Restricted securities of a nonreporting company may be sold only (1) under Rule 144 of the Securities Act, discussed in further detail below, which provides that resales are subject to conditions such as a minimum holding period and, in some cases, the availability of current public information about the issuer; or (2) in a private resale transaction exempt from registration under “Section 4(1½)” or the resale safe harbor under Rule 144A of the Securities Act.

The term “restricted securities” generally describes shares issued by a company before its IPO. Until 90 days after a company’s IPO, resales of restricted securities are limited to persons who are not or have not been affiliates of the company for at least three months before the sale. There is one important exception: 90 days after the shares become subject to the reporting requirements of the Exchange Act, if the stock was granted under Rule 701, option shares issued to nonaffiliates can be sold without regard to Rule 144 (except for the manner-of-sale provisions), and affiliates can sell their shares pursuant to Rule 144 (see below), but without regard to the holding period. So as not to adversely affect the value of recently issued public shares, it is quite common for companies that issue equity grants in connection with their IPOs to “lock up” or restrict key employees (generally, “affiliates”) from selling their shares well beyond the 90-day period. A related issue concerns the value of securities that are issued before an IPO. The existence of “cheap stock” is also briefly addressed below.

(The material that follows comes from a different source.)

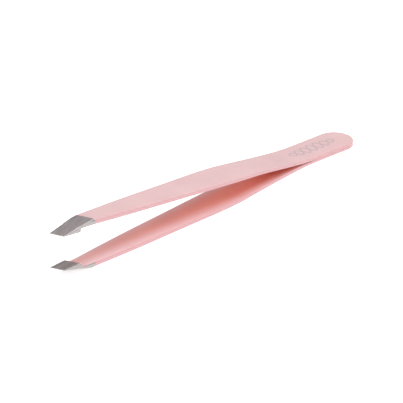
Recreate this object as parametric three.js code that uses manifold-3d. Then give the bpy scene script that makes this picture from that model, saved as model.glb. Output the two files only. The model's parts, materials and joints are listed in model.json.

State securities laws also may restrict resales of securities issued in a compensatory award. Unlike Securities Act restrictions on resales of restricted securities that continue to apply after a company goes public, state securities laws restrictions generally relate to the period that the company remains private, and generally no longer apply after the company goes public because NSMIA preempts states from requiring state registration and qualification or notice filings and fees regarding resale transactions in securities that are listed on certain stock exchanges.